The beginning of the second half of your argument is easily modified to show that $F$ is injective if $f$ is. Now you want to show that if $S\in\wp(A)$, then $(GF)(S)=S$. We can use the injectivity of $F$.
$$\begin{align*} (GF)(S)&=G(\{f(s):s\in S\})\\ &=\big\{a\in A:f(a)\in\{f(s):s\in S\}\big\}\,, \end{align*}$$
so
$$\begin{align*} F\big((GF(S)\big)&=F\left(\big\{a\in A:f(a)\in\{f(s):s\in S\}\big\}\right)\\ &=\big\{f(a):f(a)\in\{f(s):s\in S\}\big\}\\ &=\{f(s):s\in S\}\\ &=F(S)\,, \end{align*}$$
and since $F$ is injective, we conclude that $(GF)(S)=S$.
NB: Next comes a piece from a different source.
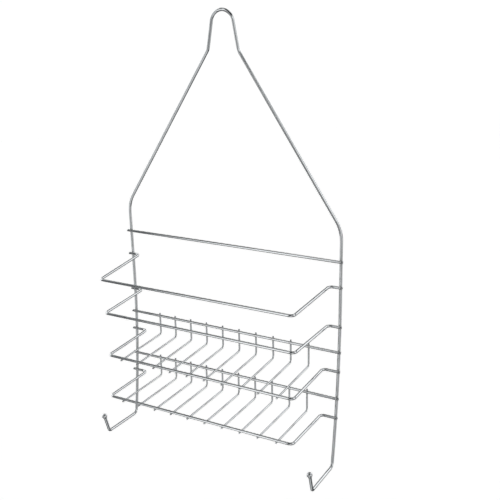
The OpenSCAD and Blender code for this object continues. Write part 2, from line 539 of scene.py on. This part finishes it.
def chrome(name, tint, roughness, line_depth):
    """Bright chrome plate over drawn wire, rougher and smokier around the welds."""
    material = bpy.data.materials.new(name)
    material.use_nodes = True
    shader = Shader(material.node_tree)
    surface = material.node_tree.nodes["Principled BSDF"]
    wire_space = shader.node("Attribute", attribute_name="wire_space").outputs["Vector"]
    weld_near = shader.node("Attribute", attribute_name="weld_near").outputs["Fac"]

    patches = shader.noise(wire_space, PATCH_SIZE)
    draw_lines = shader.noise(wire_space, DRAW_LINE_SIZE, detail=3, stretch=DRAW_LINE_STRETCH)
    waves = shader.noise(wire_space, WAVE_SIZE, stretch=WAVE_STRETCH)
    grit = shader.noise(wire_space, GRIT_SIZE, detail=4)

    # Handling has left the plate a little duller in patches.
    dull_patches = shader.ramp(patches, 0.45, 0.7, 0, PATCH_DULLNESS)
    weld_dullness = shader.ramp(grit, 0.3, 0.7, *WELD_DULLNESS)
    dull_welds = shader.math("MULTIPLY", weld_near, weld_dullness)
    dullness = shader.math("ADD", dull_patches, dull_welds)
    shader.feed(surface.inputs["Roughness"], shader.math("ADD", dullness, roughness))

    full = (*tint, 1)
    worn = (*(c * WORN for c in tint), 1)
    smoky = (*(c * shade for c, shade in zip(tint, SMOKY)), 1)
    base = shader.blend(shader.ramp(patches, 0.35, 0.65, 0, 1), full, worn)
    shader.feed(surface.inputs["Base Color"], shader.blend(weld_near, base, smoky))
    surface.inputs["Metallic"].default_value = 1

    waved = shader.bump(waves, WAVE_DEPTH)
    drawn = shader.bump(draw_lines, line_depth, waved)
    gritty = shader.bump(shader.math("MULTIPLY", grit, weld_near), GRIT_DEPTH, drawn)
    shader.feed(surface.inputs["Normal"], gritty)
    return material


def chrome_materials():
    """A material for each slot of the record, and a duller one for the welds."""
    tints = {entry["slot"]: entry["base_color"] for entry in frame["record"]["materials"]}
    materials = {}
    for slot, tint in tints.items():
        line_depth = FINE_LINE_DEPTH if slot == "hook_ball" else DRAW_LINE_DEPTH
        materials[slot] = chrome(f"{slot}_chrome", tint, PLATE_ROUGHNESS, line_depth)
    fillet_tint = [c * FILLET_SHADE for c in tints["rail_wire"]]
    materials["weld"] = chrome("weld_chrome", fillet_tint, FILLET_ROUGHNESS, FINE_LINE_DEPTH)
    return materials


# ---- Studio ----

# Soft boxes and black cards, as rectangles of directions seen from the caddy, in degrees. Azimuth 0 is
# straight behind it, +Y, and 90 its right, +X. A box's power is its brightness, and a card's is the share
# of the light that it takes away.
SOFT_BOXES = (
    # azimuth, elevation, half width, half height, power
    (-78, 14, 42, 35, 1.25),  # the big one on the left
    (-152.5, 5, 6, 42, 1.1),  # a strip on the camera's left
    (21, 17, 27, 21, 1.15),  # behind, to the right
    (115, 15, 41, 28, 1.02),  # on the right
    (154, -48, 38, 34, 0.56),  # the table in front
    (-16, 59, 73, 11, 1.1),  # a bar high up behind
    (69, -22, 38, 10, 0.54),  # the right one's light on the table
    (-84, -56, 25, 8, 0.74),  # the left one's light on the table
)
BLACK_CARDS = (
    (-32, -65, 41, 26, 0.86),  # low, behind
    (-47, -5, 7, 22, 0.9),  # upright, behind to the left
    (-45, 46, 33, 14, 0.98),  # over the left box
    (-41, -16, 27, 13, 0.46),  # under the left box
    (152, 49, 49, 16, 0.95),  # over the camera
    (126, -12, 22, 31, 0.6),  # on the camera's right
    (-90, -1, 10, 9, 0.5),  # in the left box, so that wires seen end-on from the right still show
)
# The most that a panel's edge is softened. A narrow panel gets a quarter of its half size.
PANEL_SOFTNESS = radians(6)
ROOM_BRIGHTNESS = 0.1
ROOM_TINT = (0.94, 0.99, 1.03, 1)
LAMP_TINT = (0.985, 0.998, 1, 1)
BACKDROP = (1, 1, 1, 1)
BACKDROP_GLOW = 1.02


def panel(shader, direction, azimuth, elevation, half_width, half_height):
    """1 inside a rectangle of directions and 0 outside it, with soft edges."""
    turn = {"Vector": direction, "Angle": radians(azimuth)}
    turned = shader.node("VectorRotate", turn, rotation_type="Z_AXIS").outputs[0]
    x, y, z = shader.node("SeparateXYZ", [turned]).outputs
    across = shader.math("ABSOLUTE", shader.math("ARCTAN2", x, y))
    above = shader.math("SUBTRACT", shader.math("ARCSINE", z), radians(elevation))
    height = shader.math("ABSOLUTE", above)
    inside = 1
    for angle, half in ((across, radians(half_width)), (height, radians(half_height))):
        softness = min(PANEL_SOFTNESS, half / 4)
        edge = shader.ramp(angle, half - softness, half + softness, 1, 0)
        inside = shader.math("MULTIPLY", inside, edge)
    return inside


def build_world():
    """A dim room with soft boxes and black cards. The camera itself sees only a white backdrop."""
    world = bpy.data.worlds.new("studio")
    world.use_nodes = True
    shader = Shader(world.node_tree)
    direction = shader.node("TexCoord").outputs["Generated"]
    lamps = 0
    for *place, power in SOFT_BOXES:
        lamp = shader.math("MULTIPLY", panel(shader, direction, *place), power)
        lamps = shader.math("ADD", lamps, lamp)
    kept = 1
    for *place, power in BLACK_CARDS:
        shade = shader.math("MULTIPLY", panel(shader, direction, *place), power)
        kept = shader.math("MULTIPLY", kept, shader.math("SUBTRACT", 1, shade))
    lamp_power = shader.math("MULTIPLY", lamps, kept)
    room_power = shader.math("MULTIPLY", kept, ROOM_BRIGHTNESS)
    lamp_light = shader.node("Background", [LAMP_TINT, lamp_power]).outputs[0]
    room_light = shader.node("Background", [ROOM_TINT, room_power]).outputs[0]
    studio = shader.node("AddShader", [lamp_light, room_light]).outputs[0]
    backdrop = shader.node("Background", [BACKDROP, BACKDROP_GLOW]).outputs[0]
    camera_ray = shader.node("LightPath").outputs["Is Camera Ray"]
    seen = shader.node("MixShader", [camera_ray, studio, backdrop]).outputs[0]
    shader.feed(world.node_tree.nodes["World Output"].inputs["Surface"], seen)
    bpy.context.scene.world = world


FLOOR_Z = -1.2
FLOOR_RADIUS = 6
FLOOR_SIDES = 96
# Added to what the studio gives the floor, this brings it just to white, like the backdrop.
FLOOR_GLOW = 0.6
FLOOR_GLOW_TINT = (1, 0.99, 0.98, 1)
FLOOR_GREYS = ((0.9, 0.9, 0.9, 1), (0.93, 0.93, 0.93, 1))
FLOOR_MOTTLE_SIZE = 0.4


def build_floor():
    """A wide white floor, far below the hooks and lit evenly enough to run into the backdrop."""
    mesh = bpy.data.meshes.new("floor")
    angles = [2 * pi * i / FLOOR_SIDES for i in range(FLOOR_SIDES)]
    rim = [(FLOOR_RADIUS * cos(a), FLOOR_RADIUS * sin(a), FLOOR_Z) for a in angles]
    mesh.from_pydata(rim, [], [tuple(range(FLOOR_SIDES))])
    floor = bpy.data.objects.new("floor", mesh)
    bpy.context.scene.collection.objects.link(floor)
    # The wires reflect the studio's own table, in its place.
    floor.visible_glossy = False
    material = bpy.data.materials.new("white_floor")
    material.use_nodes = True
    shader = Shader(material.node_tree)
    surface = material.node_tree.nodes["Principled BSDF"]
    place = shader.node("TexCoord").outputs["Object"]
    mottle = shader.ramp(shader.noise(place, FLOOR_MOTTLE_SIZE), 0.3, 0.7, 0, 1)
    shader.feed(surface.inputs["Base Color"], shader.blend(mottle, *FLOOR_GREYS))
    surface.inputs["Roughness"].default_value = 0.8
    surface.inputs["Specular IOR Level"].default_value = 0.1
    surface.inputs["Emission Color"].default_value = FLOOR_GLOW_TINT
    surface.inputs["Emission Strength"].default_value = FLOOR_GLOW
    mesh.materials.append(material)


# ---- Camera ----

CAMERA_AZIMUTH = radians(28.55)
CAMERA_ELEVATION = radians(18.85)
CAMERA_ROLL = radians(-1.27)
CAMERA_DISTANCE = 0.9059
CAMERA_AIM = Vector((0.0322, -0.0084, -0.2606))
FOCAL_LENGTH = 57.24
SENSOR_WIDTH = 36


def build_camera():
    """The camera, turned about the caddy and rolled a little."""
    back = Vector((sin(CAMERA_AZIMUTH) * cos(CAMERA_ELEVATION),
                   -cos(CAMERA_AZIMUTH) * cos(CAMERA_ELEVATION), sin(CAMERA_ELEVATION)))
    level = Vector((cos(CAMERA_AZIMUTH), sin(CAMERA_AZIMUTH), 0))
    upright = back.cross(level)
    right = level * cos(CAMERA_ROLL) + upright * sin(CAMERA_ROLL)
    up = upright * cos(CAMERA_ROLL) - level * sin(CAMERA_ROLL)
    camera = bpy.data.objects.new("camera", bpy.data.cameras.new("camera"))
    camera.data.lens = FOCAL_LENGTH
    camera.data.sensor_width = SENSOR_WIDTH
    place = Matrix.Translation(CAMERA_AIM + back * CAMERA_DISTANCE)
    camera.matrix_world = place @ Matrix((right, up, back)).transposed().to_4x4()
    bpy.context.scene.collection.objects.link(camera)
    bpy.context.scene.camera = camera


# ---- Scene ----

bpy.context.scene.view_settings.view_transform = "Standard"
build_camera()
build_world()
build_floor()
build_pieces(chrome_materials())

bpy.context.view_layer.update()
In this case I really think that what you needed to show is to a significant extent hidden by the very sloppy statement of the problem in the first place. Combine that with the fact that the result is intuitively pretty clear anyway, and it’s not surprising that it wasn’t clear just what actually has to be proved here. I’ve tried to make that clearer both by being much more careful with my notation and by including a great deal of detail in order to show what is really going on behind the intuitive understanding.